On the table is a $182,000 proposal from RCD.
McWilliams said that her department would still require an administrative person to man the police station window 24 hours a day. She said her budget would require about $144,000 for personnel that would include three full time workers and 4,000 hours of part time workers.
Police Communications Director Tim Ray said a switch over to RCD would also increase report filing times significantly, because the city’s report information is not compatible with the RCD.
“Dispatch needs to be combined,” McWilliams said. “It absolutely needs to be combined; but it needs to be done in a manner that is beneficial financially and services wise for the county and the city. It needs to be a separate entity alltogether and it needs to be managed separately. I don’t want any part of it.”
McWilliams suggested that the city pay off its 911 obligations over the next two years while every interested party in the county is brought to the table. She said once everyone decided what he or she wants from dispatch, the issue can be taken to the voters.
Councilman Mike Wright said that RCD is a separate entity; however, Ray said they are not and that they are under the umbrella of the county.
Quick said many years ago voters turned down a county-wide central dispatch. He said they only voted for 911.
“That’s not even supposed to be a dispatching [board],” Quick said. “It was a board to begin with, to only oversee 911 funds for equipment. Dispatch and 911 are two totally separate things.”
Councilman Bob Bond said he and Councilman Tom Williams went back to the 911 boards to discuss what the costs would be. He said they were told that employees alone would cost an additional $109,000 a year if the city joined. In addition the RCD’s Mid America Regional Council (MARC) dues would increase. MARC supplies and maintains all of RCD’s 911 equipment. RCD pays MARC about $70,000 a year.
Ray said the city approached MARC about 911 service after the city and county split, and were told it would cost more than $280,000 to hook on. He said the city’s current provider hooked the city up for $93,000.

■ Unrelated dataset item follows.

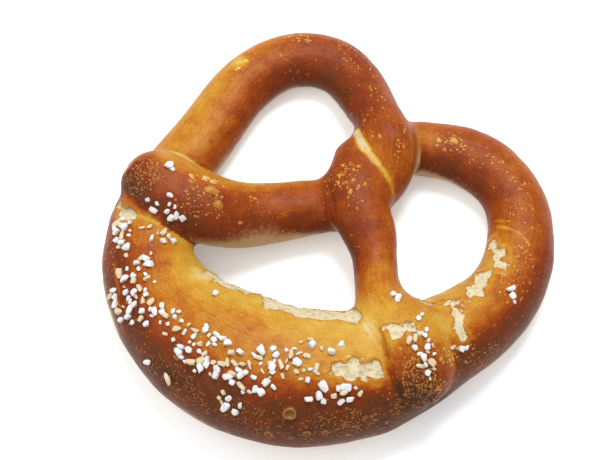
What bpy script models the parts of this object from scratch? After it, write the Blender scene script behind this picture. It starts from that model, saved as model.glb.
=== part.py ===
"""A Bavarian soft pretzel: one rope of dough, thick in the belly and thin in the arms, whose two
ends cross in a full twist and are pressed on to the belly. It was baked flat on a tray.

Metres, +Z up. The origin is on the tray, under the middle of the pretzel. +Y runs from the belly
to the twist, and +X to the right-hand loop.
"""

import bmesh
import bpy
import numpy as np

MM = 0.001

SECTION_SIDES = 30  # points round the rope
RING_SPACING = 5.0 * MM  # from one ring of points to the next
CAP_ROUNDING = 0.48  # an end tapers off over this share of its own width
CAP_RINGS = 5

CRUST_COLOUR = (0.46, 0.155, 0.04, 1.0)
CRUST_ROUGHNESS = 0.38

# The route of the rope, in millimetres: where its middle lies, and how wide and high it is there.
# A middle lower than half the height leaves a flat where the rope sat on the tray.
#     x      y      z   wide  high
ROUTE = (
    (-64.0, -17.6, 21.0, 29.5, 20.0),  # left end, on the left shoulder
    (-42.5, -13.0, 18.0, 28.5, 19.0),  # left arm, coming down off the shoulder
    (-30.3, -3.2, 12.0, 25.5, 18.5),
    (-15.3, 11.3, 10.5, 22.3, 18.0),
    (-3.5, 24.0, 10.5, 22.0, 18.0),  # under the right arm
    (2.5, 36.0, 12.0, 21.0, 18.0),
    (-1.5, 47.0, 18.0, 22.0, 18.0),  # over the right arm
    (-11.8, 56.0, 15.5, 19.3, 18.0),
    (-23.7, 63.6, 11.0, 20.6, 18.0),
    (-39.7, 70.4, 8.0, 22.2, 18.5),  # left loop
    (-55.9, 64.8, 8.0, 22.6, 18.5),
    (-66.8, 45.7, 8.0, 23.6, 19.0),
    (-67.0, 19.0, 8.0, 24.5, 19.0),
    (-64.5, -15.5, 10.0, 28.0, 22.0),  # left shoulder, under the left end
    (-56.5, -35.0, 12.0, 32.5, 26.0),
    (-37.0, -51.0, 13.0, 40.5, 31.0),
    (-10.0, -56.0, 16.0, 50.5, 36.0),
    (18.0, -50.0, 17.0, 52.0, 38.0),  # belly
    (41.5, -31.5, 16.0, 45.5, 36.0),
    (57.1, -5.5, 14.0, 34.8, 31.0),
    (65.1, 21.0, 11.0, 28.6, 25.0),  # right shoulder
    (59.0, 47.0, 9.0, 25.5, 21.0),
    (43.0, 63.5, 8.0, 24.0, 19.0),  # right loop
    (26.0, 66.5, 8.0, 24.0, 18.5),
    (8.0, 60.0, 8.0, 22.5, 18.0),
    (-5.5, 49.0, 9.0, 23.0, 17.5),  # under the left arm
    (-6.5, 34.0, 15.0, 25.0, 18.0),  # over the left arm
    (1.9, 21.2, 17.0, 25.0, 18.0),
    (13.3, 12.6, 16.0, 19.4, 17.0),  # right arm
    (24.8, -1.2, 18.0, 16.6, 16.0),
    (38.0, -12.6, 24.5, 25.0, 18.0),
    (50.5, -18.8, 26.5, 30.0, 19.0),  # right end, on the belly
    (56.6, -23.8, 24.5, 28.0, 18.0),
)


def cleared_scene():
    """Removes whatever the file opened with."""
    for obj in list(bpy.data.objects):
        bpy.data.objects.remove(obj)


def spline_through(knots, spacing):
    """A natural cubic spline through the knots, by chord length, with a point every spacing."""
    knots = np.asarray(knots, float)
    chord = np.linalg.norm(np.diff(knots[:, :3], axis=0), axis=1)
    at = np.concatenate([[0.0], np.cumsum(chord)])
    count = len(knots)
    system = np.eye(count)
    bend = np.zeros_like(knots)
    slope = np.diff(knots, axis=0) / chord[:, None]
    for i in range(1, count - 1):
        system[i, i - 1 : i + 2] = chord[i - 1], 2 * (chord[i - 1] + chord[i]), chord[i]
        bend[i] = 6 * (slope[i] - slope[i - 1])
    second = np.linalg.solve(system, bend)
    where = np.linspace(0, at[-1], int(round(at[-1] / spacing)) + 1)
    span = np.clip(np.searchsorted(at, where, side="right") - 1, 0, count - 2)
    width = chord[span][:, None]
    right = (where - at[span])[:, None] / width
    left = 1 - right
    return (
        left * knots[span]
        + right * knots[span + 1]
        + ((left**3 - left) * second[span] + (right**3 - right) * second[span + 1]) * width**2 / 6
    )


def capped(stations):
    """The stations with each end closed by rings that shrink as a quarter ellipse does."""
    out = []
    angles = np.linspace(0, np.pi / 2, CAP_RINGS + 1)[1:-1]
    for inner, beyond, sign in ((stations[0], stations[1], 1), (stations[-1], stations[-2], -1)):
        reach = CAP_ROUNDING * inner[3]
        way = inner[:3] - beyond[:3]
        way /= np.linalg.norm(way)
        rings = []
        for angle in angles:
            ring = inner.copy()
            ring[:3] += way * reach * np.sin(angle)
            ring[3:] *= np.cos(angle)
            rings.append(ring)
        tip = inner.copy()
        tip[:3] += way * reach
        tip[3:] = 0
        out.append(([tip] + rings[::-1]) if sign > 0 else (rings + [tip]))
    return np.vstack([out[0], stations, out[1]])


def rope_mesh(stations):
    """A closed tube: an ellipse at each station, upright and square to the route, and a point at
    each end."""
    middle = stations[:, :3]
    way = np.gradient(middle, axis=0)
    way /= np.linalg.norm(way, axis=1)[:, None]
    side = np.cross(way, (0.0, 0.0, 1.0))
    side /= np.linalg.norm(side, axis=1)[:, None]
    up = np.cross(side, way)
    turn = np.linspace(0, 2 * np.pi, SECTION_SIDES, endpoint=False)
    ring = (
        middle[:, None]
        + side[:, None] * np.cos(turn)[None, :, None] * stations[:, 3, None, None] / 2
        + up[:, None] * np.sin(turn)[None, :, None] * stations[:, 4, None, None] / 2
    )
    bm = bmesh.new()
    start = bm.verts.new(ring[0, 0])
    loops = [[bm.verts.new(p) for p in points] for points in ring[1:-1]]
    end = bm.verts.new(ring[-1, 0])
    for k in range(SECTION_SIDES):
        n = (k + 1) % SECTION_SIDES
        bm.faces.new((start, loops[0][n], loops[0][k]))
        bm.faces.new((end, loops[-1][k], loops[-1][n]))
        for here, there in zip(loops, loops[1:]):
            bm.faces.new((here[k], here[n], there[n], there[k]))
    bmesh.ops.recalc_face_normals(bm, faces=bm.faces)
    mesh = bpy.data.meshes.new("pretzel")
    bm.to_mesh(mesh)
    bm.free()
    return mesh


def crust_material():
    """Glossy lye crust, chestnut brown."""
    material = bpy.data.materials.new("crust")
    material.use_nodes = True
    shader = material.node_tree.nodes["Principled BSDF"]
    shader.inputs["Base Color"].default_value = CRUST_COLOUR
    shader.inputs["Roughness"].default_value = CRUST_ROUGHNESS
    shader.inputs["Metallic"].default_value = 0.0
    return material


def tray_cutter():
    """A block whose top is the tray, at z = 0. It cuts the underside of the dough flat."""
    size = 400 * MM
    bm = bmesh.new()
    bmesh.ops.create_cube(bm, size=size)
    bmesh.ops.translate(bm, verts=bm.verts, vec=(0, 0, -size / 2))
    mesh = bpy.data.meshes.new("tray_cutter")
    bm.to_mesh(mesh)
    bm.free()
    cutter = bpy.data.objects.new("tray_cutter", mesh)
    cutter.hide_render = True
    cutter.display_type = "WIRE"
    bpy.context.scene.collection.objects.link(cutter)
    return cutter


def pretzel():
    """The rope as one solid: where it lies on itself the Boolean joins it, and the tray cuts it."""
    stations = capped(spline_through(np.array(ROUTE) * MM, RING_SPACING))
    obj = bpy.data.objects.new("pretzel", rope_mesh(stations))
    bpy.context.scene.collection.objects.link(obj)
    obj.data.materials.append(crust_material())
    obj.data.shade_smooth()
    cut = obj.modifiers.new("baked_flat", "BOOLEAN")
    cut.operation = "DIFFERENCE"
    cut.object = tray_cutter()
    cut.solver = "EXACT"
    cut.use_self = True
    return obj


cleared_scene()
pretzel()
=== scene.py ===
"""The looks of a Bavarian soft pretzel: lye crust, torn crumb, blisters and coarse salt.

Metres, +Z up, with the tray at z = 0. +Y runs from the belly to the twist, +X to the right loop.
Sizes typed in tables are millimetres.
"""

import math

import bmesh
import bpy
import numpy as np
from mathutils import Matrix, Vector
from mathutils.bvhtree import BVHTree


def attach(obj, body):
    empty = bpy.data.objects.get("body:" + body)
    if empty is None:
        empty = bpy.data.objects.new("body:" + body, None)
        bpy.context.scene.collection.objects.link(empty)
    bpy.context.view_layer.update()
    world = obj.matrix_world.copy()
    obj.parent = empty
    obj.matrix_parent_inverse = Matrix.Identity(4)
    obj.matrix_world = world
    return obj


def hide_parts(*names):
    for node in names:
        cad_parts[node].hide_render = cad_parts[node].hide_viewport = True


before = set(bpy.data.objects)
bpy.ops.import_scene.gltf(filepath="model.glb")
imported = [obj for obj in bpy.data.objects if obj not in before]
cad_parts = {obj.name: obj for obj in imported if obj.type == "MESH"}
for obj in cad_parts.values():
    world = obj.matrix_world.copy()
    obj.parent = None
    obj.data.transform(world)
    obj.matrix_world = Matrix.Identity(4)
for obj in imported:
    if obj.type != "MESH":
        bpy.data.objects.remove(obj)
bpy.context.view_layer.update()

MM = 0.001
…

“That’s not an uncommon practice with MARC,” Ray said. “You over pay on a lot frequently.”
Ray added that he doubts RCD gets $70,000 in grant money each year.
“I don’t understand what we’re missing out on,” Quick stated.
Councilwoman Terrie Stanley said that RCD came up with the proposal based on figures provided by the city. She said not all of the numbers were presented to RCD. Ray said that he didn’t think the city’s budget numbers, along with some other figures, mattered to RCD.
“They didn’t have these figures because they were not presented to them,” Stanley said.
“It didn’t matter to them because they didn’t get them,” she said.
McWilliams responded by saying, “We’ve never got a phone call. We’ve never got a visit. We’ve never been asked a question by a councilperson, the 911 board or anyone else.
“I feel like I’m under attack from you,” she added. “I feel like you’re yelling at us. I feel like you’re accusing us of doing something under [false pretenses].”
Bond and Williams said that RCD expressed some concern about the numbers the city did provide. The city’s calls for service have decreased by more than 1,400 calls a year from 2006 to 2008, while calls for the Ray County Sheriff’s Department has increased.
“You obviously don’t trust me and you obviously don’t trust the numbers I’m giving you,” McWilliams said.
City Administrator Rick Childers said he didn’t recall anyone from RCD asking for certain figures either. He said even if the city brought its expenses down to $100,000 and the RCD brought their fee down to $100,000, the city would still be spending $40,000 more than what they currently are.
The city will conduct a public hearing next Tuesday, June 30.